In my life, a great confluence of using the value of my liberal arts education and following my bliss happened recently as I sat as the presiding judge in the Kitzmiller v. Dover case. Having achieved a career goal of becoming a federal judge, I was able to apply a lifetime of accumulated learning in resolving a dispute upon which world attention had focused. For you, these moments of confluence, your own "Dover moments", can and should happen in a myriad of circumstances both large and small. And I'm certain that if you continue to learn, you'll be prepared when they do.

Graduation from college can be, I know, a wrenching and traumatic thing, as you leave close friends and the comfort of this jewel of an institution. But fear not, new graduates. The real adventure is just beginning. I am excited for your future, and the history that you will help to make. I am entirely confident that when you face your own "Dover moments", you will be prepared, as I was, for these challenges.

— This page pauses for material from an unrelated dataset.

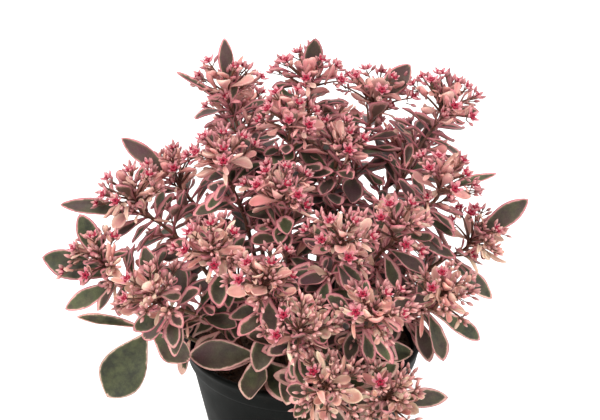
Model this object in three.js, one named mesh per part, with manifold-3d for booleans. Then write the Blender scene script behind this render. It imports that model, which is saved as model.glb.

Thank you again for this distinct privilege, as well as for awarding me this magnificent honorary degree, which I will treasure. I hardly feel worthy of it, and I am both humbled and deeply moved. The experience of giving a commencement address at one's alma mater is indeed one of a lifetime, and I shall never forget your kindness in asking me to do so. Today, here in a veritable sea of Dickinsonians, none stands prouder than this one. Congratulations to you all, and again, my heartfelt thanks for allowing me to be a part of this momentous day in your lives.


*Quotations from The Founding Fathers and the Place of Religion in America by Frank Lambert (Princeton University Press, 2003).